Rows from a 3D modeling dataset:
___

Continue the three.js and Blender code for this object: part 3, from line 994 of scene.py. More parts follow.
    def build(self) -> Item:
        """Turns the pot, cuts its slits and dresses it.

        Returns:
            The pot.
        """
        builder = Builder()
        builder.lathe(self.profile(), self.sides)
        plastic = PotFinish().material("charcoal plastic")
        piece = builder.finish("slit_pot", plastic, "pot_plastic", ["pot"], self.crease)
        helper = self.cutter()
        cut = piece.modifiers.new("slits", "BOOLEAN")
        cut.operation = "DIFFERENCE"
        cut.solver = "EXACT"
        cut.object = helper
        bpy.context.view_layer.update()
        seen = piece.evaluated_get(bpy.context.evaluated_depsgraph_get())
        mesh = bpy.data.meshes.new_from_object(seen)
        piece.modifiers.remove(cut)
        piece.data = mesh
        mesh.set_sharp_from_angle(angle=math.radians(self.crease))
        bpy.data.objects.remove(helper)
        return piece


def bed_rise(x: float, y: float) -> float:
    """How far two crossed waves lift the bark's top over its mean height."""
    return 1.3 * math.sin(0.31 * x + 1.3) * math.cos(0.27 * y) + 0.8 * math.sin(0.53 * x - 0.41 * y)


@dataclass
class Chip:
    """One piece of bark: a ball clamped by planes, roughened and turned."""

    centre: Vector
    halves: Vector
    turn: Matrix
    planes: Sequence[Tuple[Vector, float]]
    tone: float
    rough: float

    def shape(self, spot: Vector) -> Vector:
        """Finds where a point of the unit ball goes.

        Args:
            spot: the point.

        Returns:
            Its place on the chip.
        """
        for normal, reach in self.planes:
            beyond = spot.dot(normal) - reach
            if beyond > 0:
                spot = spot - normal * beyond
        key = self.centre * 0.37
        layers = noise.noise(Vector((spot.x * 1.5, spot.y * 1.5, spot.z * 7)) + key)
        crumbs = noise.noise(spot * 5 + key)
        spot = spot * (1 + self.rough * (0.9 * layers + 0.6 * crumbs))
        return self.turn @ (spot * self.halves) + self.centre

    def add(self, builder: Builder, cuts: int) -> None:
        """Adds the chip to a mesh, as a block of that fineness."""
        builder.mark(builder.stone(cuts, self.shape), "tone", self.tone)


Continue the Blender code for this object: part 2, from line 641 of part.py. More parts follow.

___

> Description of the task: Each entry above needs to be retyped exactly.

> Response:
Continue the three.js and Blender code for this object: part 3, from line 994 of scene.py. More parts follow.
    def build(self) -> Item:
        """Turns the pot, cuts its slits and dresses it.

        Returns:
            The pot.
        """
        builder = Builder()
        builder.lathe(self.profile(), self.sides)
        plastic = PotFinish().material("charcoal plastic")
        piece = builder.finish("slit_pot", plastic, "pot_plastic", ["pot"], self.crease)
        helper = self.cutter()
        cut = piece.modifiers.new("slits", "BOOLEAN")
        cut.operation = "DIFFERENCE"
        cut.solver = "EXACT"
        cut.object = helper
        bpy.context.view_layer.update()
        seen = piece.evaluated_get(bpy.context.evaluated_depsgraph_get())
        mesh = bpy.data.meshes.new_from_object(seen)
        piece.modifiers.remove(cut)
        piece.data = mesh
        mesh.set_sharp_from_angle(angle=math.radians(self.crease))
        bpy.data.objects.remove(helper)
        return piece


def bed_rise(x: float, y: float) -> float:
    """How far two crossed waves lift the bark's top over its mean height."""
    return 1.3 * math.sin(0.31 * x + 1.3) * math.cos(0.27 * y) + 0.8 * math.sin(0.53 * x - 0.41 * y)


@dataclass
class Chip:
    """One piece of bark: a ball clamped by planes, roughened and turned."""

    centre: Vector
    halves: Vector
    turn: Matrix
    planes: Sequence[Tuple[Vector, float]]
    tone: float
    rough: float

    def shape(self, spot: Vector) -> Vector:
        """Finds where a point of the unit ball goes.

        Args:
            spot: the point.

        Returns:
            Its place on the chip.
        """
        for normal, reach in self.planes:
            beyond = spot.dot(normal) - reach
            if beyond > 0:
                spot = spot - normal * beyond
        key = self.centre * 0.37
        layers = noise.noise(Vector((spot.x * 1.5, spot.y * 1.5, spot.z * 7)) + key)
        crumbs = noise.noise(spot * 5 + key)
        spot = spot * (1 + self.rough * (0.9 * layers + 0.6 * crumbs))
        return self.turn @ (spot * self.halves) + self.centre

    def add(self, builder: Builder, cuts: int) -> None:
        """Adds the chip to a mesh, as a block of that fineness."""
        builder.mark(builder.stone(cuts, self.shape), "tone", self.tone)


Continue the Blender code for this object: part 2, from line 641 of part.py. More parts follow.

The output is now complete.